In Humana’s case, the insurer has a large business administering Medicare health benefits for the elderly. Closer ties with a provider of home care and related services predominantly used by the elderly would make sense.

“We are excited about the opportunity this acquisition provides to advance our vision for integrated care delivery, as we continue to deliver our Humana At Home capabilities while building a transformative platform for the future,” Broussard said Tuesday. “We believe that care in the home is a vital element of improving the health of seniors living with chronic conditions, allowing them to receive services in the comfort of their home, with less time in more costly institutional settings.”

Humana’s stake in Kindred is the latest deal by a health insurance company to form closer relationships with providers of lower cost medical care. The Optum unit of UnitedHealth Group earlier this month said it was buying DaVita Medical Group for $4.9 billion a week after pharmacy chain CVS Health said it would buy Aetna, the nation’s No. 3 insurer, for $69 billion.

Humana has increasingly been opening “senior-focused” primary care clinics that have been reducing the need for elderly to be admitted to hospitals. And when seniors are released from the hospital, the clinics help reduce the number of hospital admissions.

It’s a strategy for Humana that was coming into focus before the announcement of the proposed Kindred acquisition.

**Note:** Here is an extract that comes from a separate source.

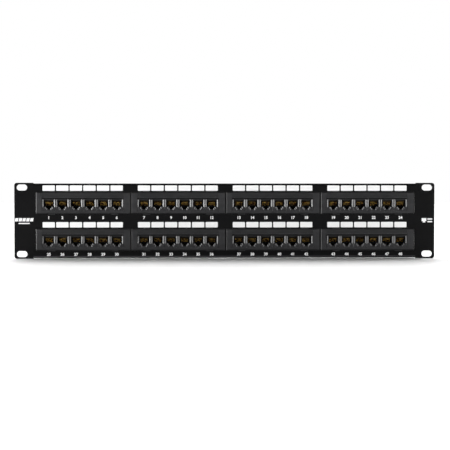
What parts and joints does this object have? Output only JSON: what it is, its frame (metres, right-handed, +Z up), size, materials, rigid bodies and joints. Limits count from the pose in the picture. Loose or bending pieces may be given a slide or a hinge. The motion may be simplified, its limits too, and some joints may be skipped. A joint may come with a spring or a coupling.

“Interwoven with our provider strategy, we continue to be very focused on the home, as home is often a superior clinical environment to deliver care and reduce high-cost hospital admissions,” Broussard told analysts last month on the company’s third quarter earnings call. “In its current state, care in the home is often disconnected from primary care physicians, challenged with issues on timeliness of care, lacking in robust data exchange, as well as based on a Fee-for-Service-driven business model.”